En Febrero del 2013 escribí aquí, en el blog de sinerrata, mi última entrada sobre la creación literaria. Lo que eso significa para mí o, al menos, cómo lo vivo yo. Hizo falta que pasara más de un año para que sintiera que tengo algo nuevo que aportar. De modo que ésta es también una confirmación —adicional— de que para aprender a escribir, primero que nada, hace falta paciencia. Paciencia y constancia. Las ideas van madurando a su propio ritmo y cada cual tiene el suyo. En mi caso, las ideas se van cociendo a fuego lento y, en muchos casos, es la misma originaria pero más armada o con un concepto agregado.

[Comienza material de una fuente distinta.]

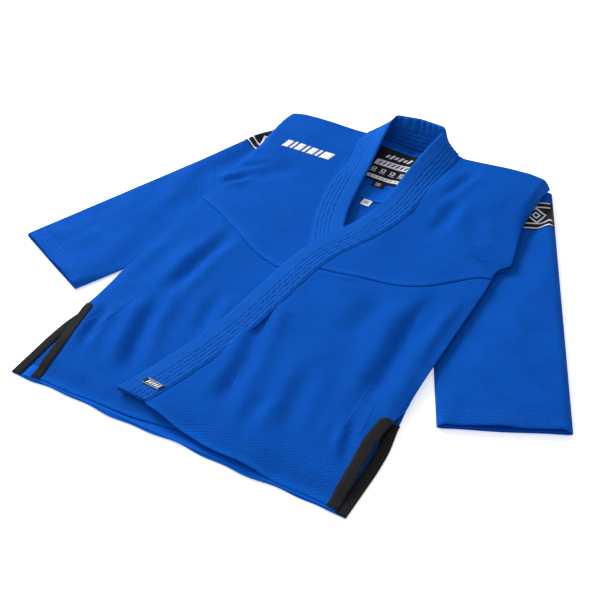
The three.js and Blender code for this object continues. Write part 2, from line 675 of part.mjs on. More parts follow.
for (const side of ["left", "right"]) {
  add(`${side}_sleeve`, sleeveTube(sleeveRings, 0, sleeveCloth), cloth.weave, side);
  const facingInset = sleeveCloth + seamGap;
  add(`${side}_cuff_facing`, sleeveTube([facingTop, sleeveLength - 2], facingInset,
    facingInset + liningCloth), cloth.lining, side);
  add(`${side}_shoulder_patch`, onSleeve(patchShares, patchRings, trimCloth), cloth.label, side);
  add(`${side}_underarm_gusset`, onSleeve(gussetShares, sleeveRings.slice(1, 7), liningCloth),
    cloth.lining, side);
}

jacket.position.y = -originHeight;
const part = new THREE.Group();
part.add(jacket);

export default part;
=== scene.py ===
"""Looks of a martial arts jacket lying on its back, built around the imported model.

The jacket is laid out flat from its hem line: x runs towards a side seam, y from the hem to the
shoulder fold and z up, in metres. Every cloth piece follows the same few height functions, so the
layers stay in order, and each piece is moved to the model's frame as its mesh is made.
"""
import json
import logging
import math
from collections.abc import Callable
from dataclasses import dataclass, field
from enum import Enum

import bpy
import numpy as np
from mathutils import Matrix, Vector


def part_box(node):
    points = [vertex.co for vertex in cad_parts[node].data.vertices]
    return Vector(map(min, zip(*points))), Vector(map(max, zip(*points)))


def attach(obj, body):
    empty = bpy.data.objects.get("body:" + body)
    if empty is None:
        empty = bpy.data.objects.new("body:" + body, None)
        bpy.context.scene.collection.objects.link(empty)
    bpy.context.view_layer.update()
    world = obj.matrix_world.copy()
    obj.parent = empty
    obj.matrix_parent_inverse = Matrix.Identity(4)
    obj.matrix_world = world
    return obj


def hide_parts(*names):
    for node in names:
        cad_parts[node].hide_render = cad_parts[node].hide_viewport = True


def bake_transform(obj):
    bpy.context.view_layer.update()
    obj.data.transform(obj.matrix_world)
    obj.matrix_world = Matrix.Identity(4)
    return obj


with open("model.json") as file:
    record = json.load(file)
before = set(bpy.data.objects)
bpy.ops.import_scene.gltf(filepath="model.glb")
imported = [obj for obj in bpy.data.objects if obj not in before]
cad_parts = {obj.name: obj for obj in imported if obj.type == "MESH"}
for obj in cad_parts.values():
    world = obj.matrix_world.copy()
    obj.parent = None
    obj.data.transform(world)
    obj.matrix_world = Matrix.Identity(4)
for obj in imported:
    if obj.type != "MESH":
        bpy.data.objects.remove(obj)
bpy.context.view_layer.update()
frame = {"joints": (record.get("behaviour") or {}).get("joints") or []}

log = logging.getLogger("jacket")
Array = np.ndarray
MM = 0.001
MIRROR = np.array([-1.0, 1.0, 1.0])
SEAM_EASE = 12 * MM


class Side(Enum):
    """The wearer's side that a piece belongs to, as the sign of its x."""

    LEFT = 1
    RIGHT = -1

    @property
    def word(self) -> str:
        """The side's name as the pieces use it."""
        return self.name.lower()


class Weave(Enum):
    """The ways in which the jacket's cloths are woven."""

    PEARL = "pearl"
    DRILL = "drill"
    PLAIN = "plain"
    TWILL = "twill"
    SATIN = "satin"


# ---- Small helpers -------------------------------------------------------------------------------
def lerp(a: Array, b: Array, share: Array) -> Array:
    """The value a share of the way from a to b."""
    return a + (b - a) * share


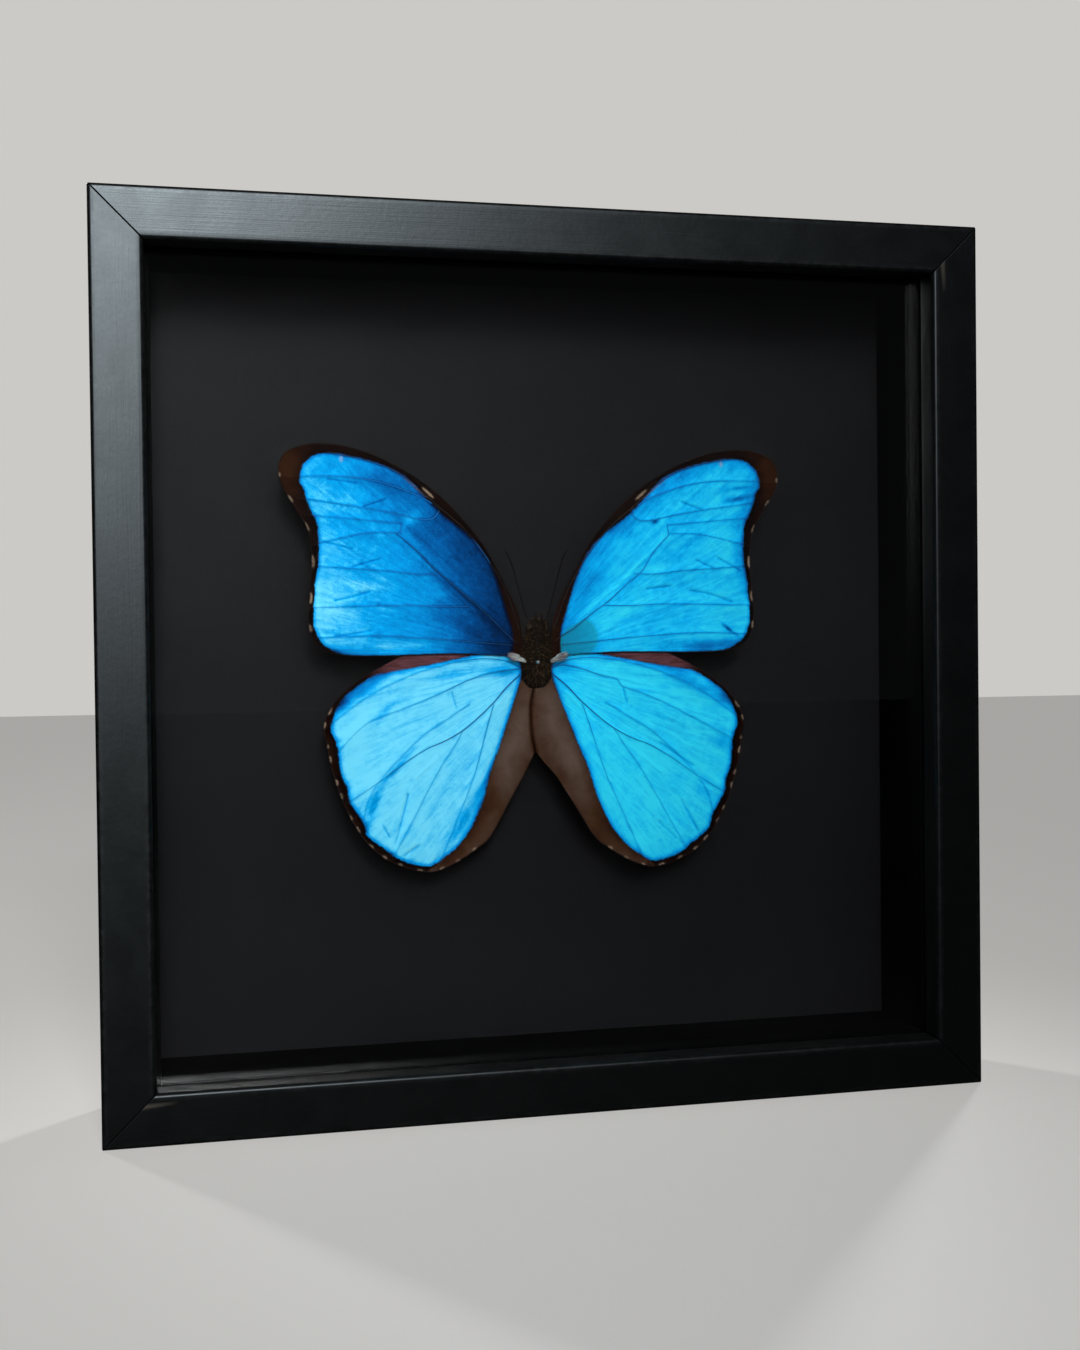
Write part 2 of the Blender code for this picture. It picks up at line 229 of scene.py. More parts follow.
def line_distance(points: Array, line: Array) -> tuple[Array, Array, Array]:
    """Measure how far points lie from a line of straight pieces.

    Args:
        points: Array of (x, y) points.
        line: Array of (x, y) points of the line.

    Returns:
        Distance to the line, side of the line (+1 to its left), and share of its length reached.
    """
    best = np.full(len(points), np.inf)
    side = np.ones(len(points))
    share = np.zeros(len(points))
    lengths = np.linalg.norm(np.diff(line, axis=0), axis=1)
    total = lengths.sum()
    run = 0.0
    for start, end, length in zip(line[:-1], line[1:], lengths):
        if length < 1e-9:
            continue
        way = end - start
        away = points - start
        t = np.clip(away @ way / length**2, 0, 1)
        gap = away - t[:, None] * way
        distance = np.hypot(gap[:, 0], gap[:, 1])
        nearer = distance < best - 1e-12
        best = np.where(nearer, distance, best)
        cross = way[0] * away[:, 1] - way[1] * away[:, 0]
        side = np.where(nearer, np.where(cross >= 0, 1.0, -1.0), side)
        share = np.where(nearer, (run + t * length) / total, share)
        run += length
    return best, side, share


def nearest_line(points: Array, lines: list[Array]) -> Array:
    """Return the distance from each point to the nearest of several lines."""
    best = np.full(len(points), 99.0)
    for line in lines:
        best = np.minimum(best, line_distance(points, line)[0])
    return best


def vertex_distance(points: Array, line: Array) -> Array:
    """Return how far points lie from the nearest of a dense line's vertices."""
    tree = KDTree(len(line))
    for number, place in enumerate(line):
        tree.insert((place[0], place[1], 0.0), number)
    tree.balance()
    return np.array([tree.find((x, y, 0.0))[2] for x, y in points])


def inside_outline(points: Array, outline: Array) -> Array:
    """Tell which points lie inside a closed outline.

    Args:
        points: Array of (x, y) points.
        outline: Array of (x, y) points of the outline.

    Returns:
        True for each point inside.
    """
    inside = np.zeros(len(points), bool)
    ahead = np.roll(outline, -1, axis=0)
    for (x0, y0), (x1, y1) in zip(outline, ahead):
        if y0 == y1:
            continue
        crosses = (y0 > points[:, 1]) != (y1 > points[:, 1])
        at = x0 + (points[:, 1] - y0) * (x1 - x0) / (y1 - y0)
        inside ^= crosses & (points[:, 0] < at)
    return inside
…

En esta entrada retomo desde mi experiencia personal (nada más personal que la experiencia), el tema de la valentía.
En el libro Cómo se lee a un buen escritor (Prose, F., Madrid: Critica, 2007), la autora presenta a la escritura como un acto de valentía:
"El temor a escribir mal, o a revelar algo que uno preferiría mantener oculto, a perder el beneplácito de los demás, a quebrantar nuestros propios valores, o a descubrir algo de uno mismo en lo que, simplemente, no había reparado, son sólo algunos de los fantasmas que acechan al escritor lo suficiente como para preguntarse si no sería mejor encontrar algún empleo limpiando ventanas de rascacielos [...] El lector y el escritor en ciernes pueden contar con el ánimo que infunden todas las obras que han sido escritas sin la menor inquietud respecto a lo extrañas o arriesgadas que pudieran resultar, ni a lo que la madre del escritor en cuestión habría pensado si las hubiera leído".
Mi primera novela, Allí donde el viento espera —publicada por editorial sinerrata que tan valientemente se animó a apostar por mí, una total desconocida—, cuenta con una escena en la que la protagonista rememora la primera vez que se masturbó cuando tenía 9 años, sin saber qué era con exactitud lo que hacía. A los cuarenta y nueve y a los cincuenta años, Ana, así su nombre, se sigue masturbando. (Y no, no es una novela erótica.) Escribir estas escenas fue bastante perturbador, porque una se cree una mujer liberada y habla de sexo como quien lee el periódico, pero cada vez que pela una banana frente a un hombre se siente intimidada.
Todo venía bien hasta que mi padre me dijo que quería leer la novela, antes incluso de su corrección y publicación, cuando ni siquiera tenía editora. Mi primer impulso fue entregarle una copia escondiendo estas escenas o borrar esos párrafos directamente del manuscrito final.
A los dieciséis una tiene las agallas de plantársele al padre en la cara y decirle "no sos quién para decirme qué debo hacer con mi puta vida, yo soy libre" —en el fondo es lo que se espera que hagamos—, pero cuando una crece, y encima es madre, comprende que la libertad a esa edad consiste en algo mucho más básico, como poder decir pelotudeces y que nos acepten de regreso en casa por la noche, o la madrugada del día siguiente o dos días más tarde, y nos proporcionen comida, abrigo y techo sin humillarnos por nuestros desaciertos.
Pero yo ya estoy grande y no tengo ya el valor de decirle a mi padre ciertas frases. De modo que mostrarle aquel texto no resultaba difícil solo por mis tabúes: era una situación para la que no estaba preparada. No había pensado en mi padre al escribirlas. Mi vergüenza se había relacionado en exclusividad con esos posibles lectores lejanos que, quizá, ni siquiera existían.
Fue entonces cuando me dije a mí misma que si no tenía el valor para escribir lo que yo creía importante, si no era capaz de contar lo que había venido a contar, mejor sería que optara por dedicarme a otra cosa.
Quizá fue la necesidad de probarme a mí misma que soy capaz de hacerlo, el desafío que me impongo cinco veces a la semana aun cuando no siempre salgo airosa de estos retos, lo que me dio la fuerza. ¿Qué podía pasar?
Hoy, seis meses después de que la novela fuera publicada y habiendo tenido la suerte de recibir buenas reseñas, después incluso de haber llegado a más lectores de los que creí posibles, y aun cuando nadie ha hecho mención a estos párrafos, son estos los que más recuerdo. En conclusión, no sé si escribir es un acto de valentía. Pero se le parece bastante.